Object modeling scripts

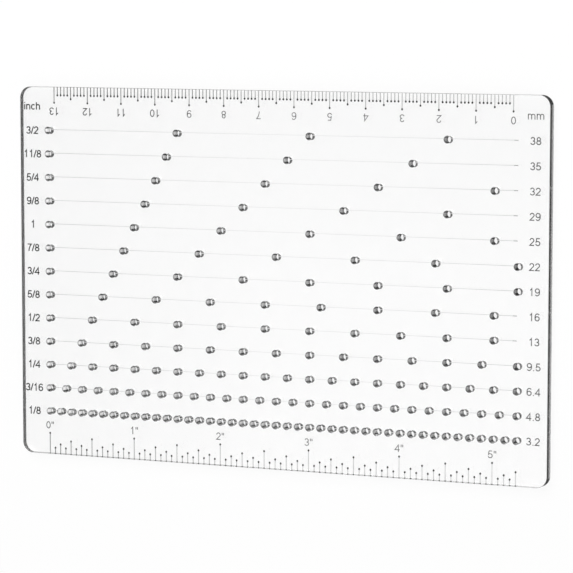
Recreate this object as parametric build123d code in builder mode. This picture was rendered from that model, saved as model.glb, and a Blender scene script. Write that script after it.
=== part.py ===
from build123d import *
import math
import os

os.makedirs("parts", exist_ok=True)

# Hole spacing ruler: one flat plate, laser cut from clear acrylic sheet.
# It lies on its back with the engraved face up. X runs along the scales, Y runs across the
# rows of holes and Z is the thickness. The origin is the middle of the back face.

# Plate
plate_length = 150.0
plate_width = 100.0
plate_thickness = 3.0
corner_radius = 3.0

# Rows of scribing holes, each row with its own spacing in inches, from the top row down
inch = 25.4
row_spacings = (3 / 2, 11 / 8, 5 / 4, 9 / 8, 1, 7 / 8, 3 / 4, 5 / 8, 1 / 2, 3 / 8, 1 / 4, 3 / 16, 1 / 8)
row_span = 5.25
row_gap = 6.375
hole_diameter = 1.8

# A hole's outline has sixteen sides, which keeps 168 holes light. Its corners lie just
# outside the round hole, so that both have the same open area.
hole_sides = 16
side_angle = 2 * math.pi / hole_sides
hole_corner_radius = hole_diameter / 2 * math.sqrt(side_angle / math.sin(side_angle))

# Every row starts on the zero line of the inch scale, and the rows stand centred on the plate
zero_line = -row_span * inch / 2
top_row = row_gap * (len(row_spacings) - 1) / 2

with BuildPart() as ruler_plate:
    with BuildSketch(Plane.XY):
        RectangleRounded(plate_length, plate_width, corner_radius)

        # A row has as many holes as fit in its span
        for row_number, spacing in enumerate(row_spacings):
            hole_count = int(row_span / spacing) + 1
            row_middle = zero_line + (hole_count - 1) * spacing * inch / 2
            with Locations((row_middle, top_row - row_number * row_gap)):
                with GridLocations(spacing * inch, row_gap, hole_count, 1):
                    RegularPolygon(hole_corner_radius, hole_sides, mode=Mode.SUBTRACT)
    extrude(amount=plate_thickness)

ruler_plate.part.label = "ruler_plate"
export_step(ruler_plate.part, "parts/ruler_plate.step")
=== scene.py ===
import math

import bpy
from mathutils import Matrix, Vector
from mathutils.geometry import tessellate_polygon


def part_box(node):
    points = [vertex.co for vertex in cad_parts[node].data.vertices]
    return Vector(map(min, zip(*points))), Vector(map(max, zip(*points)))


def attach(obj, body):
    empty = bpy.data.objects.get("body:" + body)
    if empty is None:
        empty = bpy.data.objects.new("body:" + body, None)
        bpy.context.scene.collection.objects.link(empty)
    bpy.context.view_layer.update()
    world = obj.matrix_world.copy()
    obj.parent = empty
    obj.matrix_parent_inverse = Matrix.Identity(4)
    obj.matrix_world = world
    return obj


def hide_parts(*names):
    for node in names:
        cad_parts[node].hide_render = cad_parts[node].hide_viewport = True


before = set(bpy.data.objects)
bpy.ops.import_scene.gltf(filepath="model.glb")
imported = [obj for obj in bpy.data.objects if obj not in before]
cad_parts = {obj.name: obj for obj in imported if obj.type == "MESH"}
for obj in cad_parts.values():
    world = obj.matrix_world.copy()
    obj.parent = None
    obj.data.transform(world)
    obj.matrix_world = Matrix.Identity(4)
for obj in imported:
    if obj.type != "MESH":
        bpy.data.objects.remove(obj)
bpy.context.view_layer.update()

# Lengths are in metres, so sizes read in millimetres are written as a number of mm
mm = 0.001
inch = 25.4 * mm

# The plate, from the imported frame, and its laser-cut outline
plate_low, plate_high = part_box("ruler_plate")
left_edge, bottom_edge, back_height = plate_low
right_edge, top_edge, face_height = plate_high
corner_radius = 3.0 * mm
edge_ease = 0.08 * mm
corner_steps = 16

# Rows of holes: the spacing engraved on the left in inches and on the right in millimetres
rows = (
    ("3/2", "38", 3 / 2), ("11/8", "35", 11 / 8), ("5/4", "32", 5 / 4), ("9/8", "29", 9 / 8),
    ("1", "25", 1), ("7/8", "22", 7 / 8), ("3/4", "19", 3 / 4), ("5/8", "16", 5 / 8),
    ("1/2", "13", 1 / 2), ("3/8", "9.5", 3 / 8), ("1/4", "6.4", 1 / 4), ("3/16", "4.8", 3 / 16),
    ("1/8", "3.2", 1 / 8),
)
row_gap = 6.375 * mm
row_span = 5.25
top_row = row_gap * (len(rows) - 1) / 2
inch_zero = -row_span * inch / 2

# The beam cuts a hole a little wider where it enters than where it leaves, and leans slightly
hole_sides = 48
hole_radius = 0.9 * mm
hole_taper = 0.09 * mm
beam_lean = 0.1 * mm

# Engraved marks
tick_width = 0.19 * mm
row_line_width = 0.13 * mm
row_line_rise = 0.25 * mm
row_tip_length = 1.1 * mm
inch_tick_lengths = {16: 6 * mm, 8: 5 * mm, 4: 4 * mm, 2: 3 * mm, 1: 2 * mm}
centimetre_zero = right_edge - 9.7 * mm
centimetre_span = 130
centimetre_tick_lengths = {10: 4.5 * mm, 5: 3.5 * mm, 1: 2.5 * mm}
burn_radius = 0.25 * mm
burn_stretch = 1.2
dot_sides = 12
sharpest_mitre = 0.4

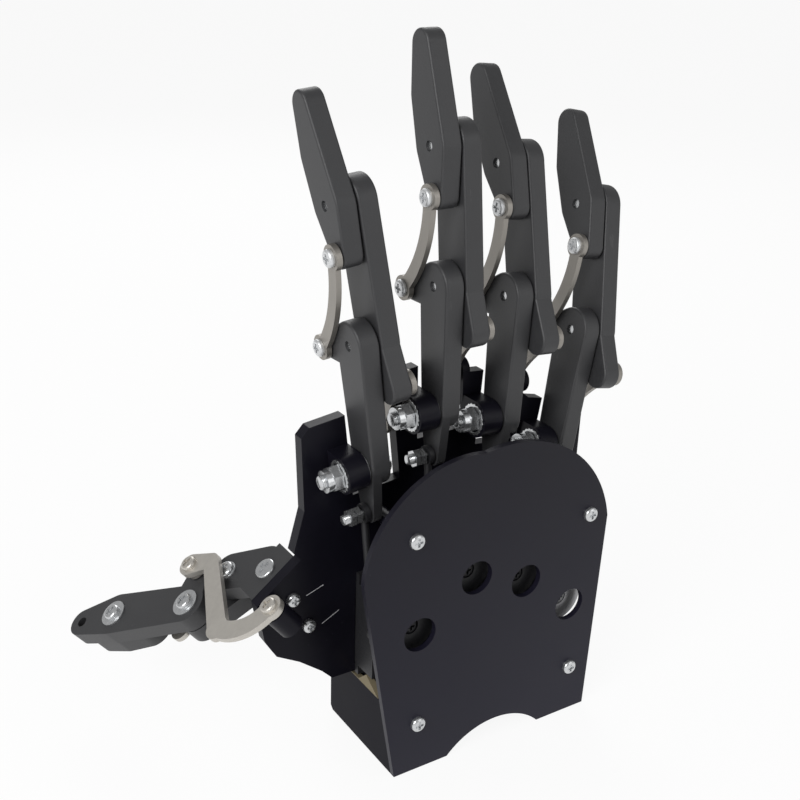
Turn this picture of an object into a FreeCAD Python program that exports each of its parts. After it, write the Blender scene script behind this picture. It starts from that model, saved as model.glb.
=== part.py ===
import FreeCAD, Part
import math
import os

Vec = FreeCAD.Vector

# Five-finger robot hand, millimetres. The back cover lies in the XZ plane,
# +Z runs to the fingertips, +Y is the palm side, and Z = 0 is the wrist end.
# The origin is the middle of the cover's lower edge, on its outer face.

doc = FreeCAD.newDocument("robot_hand")
sheet = doc.addObject("Spreadsheet::Sheet", "sizes")
sizes = {
    "coverThick": 1.5,
    "coverLowHalf": 29.3,
    "coverLeftShoulder": 38.6,
    "coverRightShoulder": 31.4,
    "coverShoulderHeight": 55.0,
    "coverHeight": 80.2,
    "coverTopX": -7.0,
    "notchHalf": 14.0,
    "notchDepth": 6.0,
    "coverHoleRadius": 4.3,
    "screwUpperHalf": 25.4,
    "screwUpperHeight": 62.9,
    "screwUpperDrop": 6.1,
    "screwLowerHalf": 23.2,
    "screwLowerHeight": 13.3,
    "coverPostRadius": 1.9,
    "coverBoreDeep": 9.0,
    "coverScrewLong": 7.0,
    "screwHeadRadius": 1.9,
    "screwHeadHigh": 1.2,
    "screwShankRadius": 1.0,
    "wallThick": 1.5,
    "wallDepth": 31.0,
    "wallCorner": 1.0,
    "wallHigh": 17.6,
    "wallPeakHigh": 20.8,
    "wallPeakDepth": 13.7,
    "wallBackHigh": 15.0,
    "wristHoleHalf": 20.0,
    "wristHoleLow": 5.0,
    "wristHoleHigh": 13.0,
    "wristHoleRadius": 1.6,
    "plateFace": 19.0,
    "plateThick": 3.0,
    "knuckleDepth": 14.0,
    "layerThick": 4.8,
    "layerGap": 0.3,
    "earThick": 5.2,
    "earRadius": 4.4,
    "slotLow": 9.0,
    "boltRadius": 1.5,
    "washerRadius": 3.9,
    "washerThick": 0.5,
    "nutRadius": 3.1,
    "nutThick": 4.2,
    "runClearance": 0.06,
    "phalanxLow": 29.06,
    "phalanxMid": 30.07,
    "tipLong": 20.6,
    "tipRadius": 3.2,
    "headRadius": 5.4,
    "proxRadius": 4.6,
    "midRadius": 5.0,
    "leverReach": 11.0,
    "leverRadius": 2.8,
    "pinRadius": 1.1,
    "earBack": 10.0,
    "earDrop": 2.5,
    "heelDrop": 10.5,
    "anchorOut": 8.0,
    "anchorUp": 5.0,
    "midHeelBack": 4.0,
    "midHeelDrop": 10.5,
    "linkThick": 1.3,
    "linkWidth": 3.2,
    "linkEndRadius": 2.9,
    "linkGap": 0.3,
    "linkBow": 2.6,
    "rodRadius": 0.9,
    "ballRadius": 1.7,
    "rodEyeRadius": 2.3,
    "rodEyeThick": 1.3,
    "rodNutRadius": 2.1,
    "rodNutThick": 1.3,
    "rodNutGap": 0.7,
    "leverThick": 2.2,
    "edgeRound": 0.6,
    "hornFace": 5.0,
    "hornThick": 1.6,
    "hornReach": 7.5,
    "hornStart": 105.0,
    "ballGap": 0.4,
    "hornHubRadius": 2.4,
    "hornEndRadius": 2.4,
    "hornRootRadius": 3.6,
    "hornGap": 0.3,
    "servoWide": 11.8,
    "servoLong": 22.8,
    "servoFace": 11.0,
    "servoDeep": 18.2,
    "lugLong": 2.6,
    "flangeThick": 1.4,
    "shaftInset": 5.9,
    "gearBossRadius": 5.2,
    "gearBossHigh": 1.2,
    "shaftHigh": 3.0,
    "shaftTipHigh": 4.2,
    "windowGap": 0.2,
    "thumbTilt": 38.5,
    "thumbX": -44.1,
    "thumbZ": 53.9,
    "thumbThick": 4.6,
    "bracketLow": 2.0,
    "bracketThick": 1.5,
    "footRadius": 3.0,
    "footLow": -5.0,
    "footArmWide": 5.0,
    "footArmLong": 8.0,
    "thumbEndRadius": 5.0,
    "thumbMiddleRadius": 5.6,
    "thumbTipRadius": 3.6,
    "thumbEarRadius": 3.0,
    "thumbTipHoleRadius": 1.3,
    "thumbBlockLong": 13.6,
    "thumbBlockReach": 7.0,
    "thumbWebHigh": 8.0,
    "thumbWebThick": 2.4,
    "thumbWasherRadius": 3.4,
    "pivotWasherRadius": 2.4,
    "thumbHeadRadius": 2.1,
    "anchorThick": 2.0,
    "anchorGap": 0.7,
    "capRadius": 2.0,
    "capHigh": 1.1,
    "midHeelRadius": 3.6,
    "midEndRadius": 5.6,
    "padRadius": 4.9,
    "padUp": 10.3,
    "padOut": 0.6,
    "lowerBow": -1.6,
    "pinInset": 0.6,
    "hornScrewRadius": 1.8,
    "hornScrewHigh": 1.2,
    "boltHeadRadius": 2.6,
    "boltHeadThick": 1.0,
    "boltEndLong": 1.0,
    "washerGap": 0.1,
}
for row, name in enumerate(sizes, 1):
    sheet.set("A%d" % row, name)
    sheet.set("B%d" % row, str(sizes[name]))
    sheet.setAlias("B%d" % row, name)
doc.recompute()


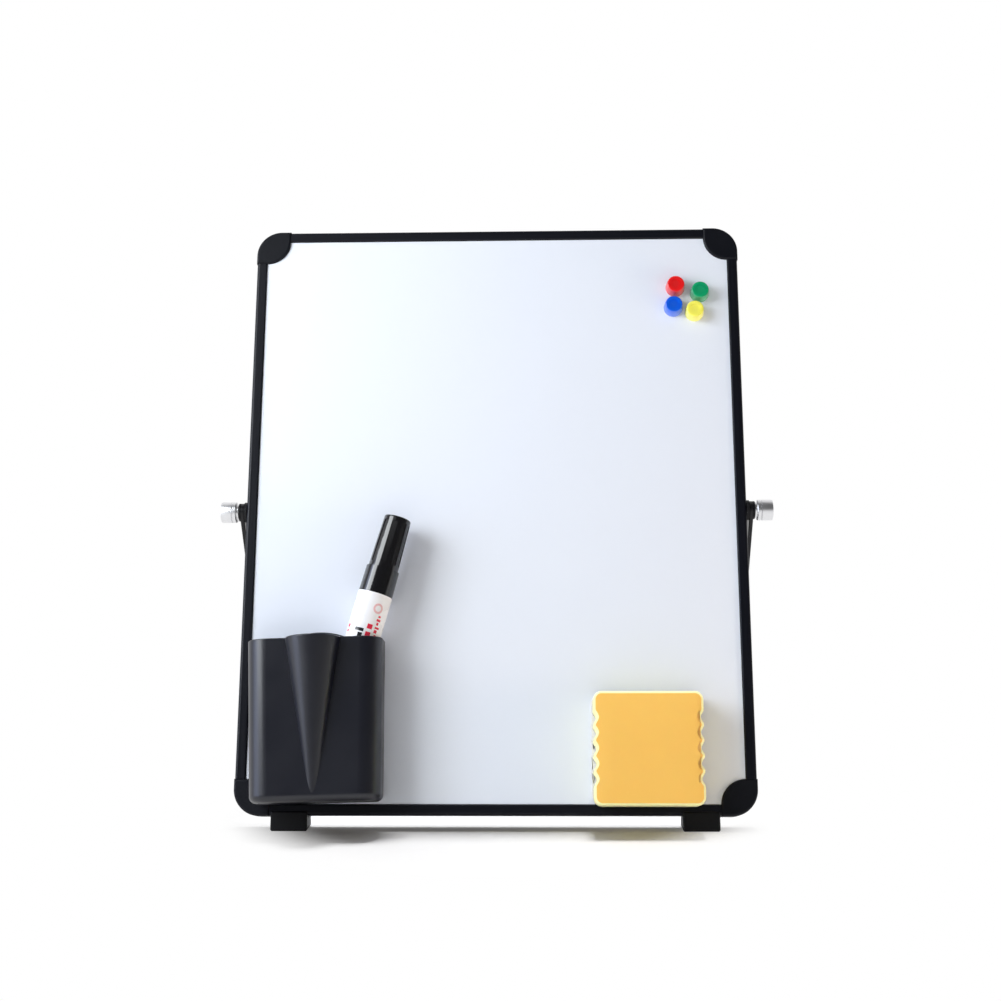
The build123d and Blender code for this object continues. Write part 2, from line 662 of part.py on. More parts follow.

### YOUR OBJECTIVE
Starting at the line that contains "# A row has", repeat each line exactly, and stop after the line that contains "if empty is".

### RESPONSE TO THIS TASK
        # A row has as many holes as fit in its span
        for row_number, spacing in enumerate(row_spacings):
            hole_count = int(row_span / spacing) + 1
            row_middle = zero_line + (hole_count - 1) * spacing * inch / 2
            with Locations((row_middle, top_row - row_number * row_gap)):
                with GridLocations(spacing * inch, row_gap, hole_count, 1):
                    RegularPolygon(hole_corner_radius, hole_sides, mode=Mode.SUBTRACT)
    extrude(amount=plate_thickness)

ruler_plate.part.label = "ruler_plate"
export_step(ruler_plate.part, "parts/ruler_plate.step")
=== scene.py ===
import math

import bpy
from mathutils import Matrix, Vector
from mathutils.geometry import tessellate_polygon


def part_box(node):
    points = [vertex.co for vertex in cad_parts[node].data.vertices]
    return Vector(map(min, zip(*points))), Vector(map(max, zip(*points)))


def attach(obj, body):
    empty = bpy.data.objects.get("body:" + body)
    if empty is None:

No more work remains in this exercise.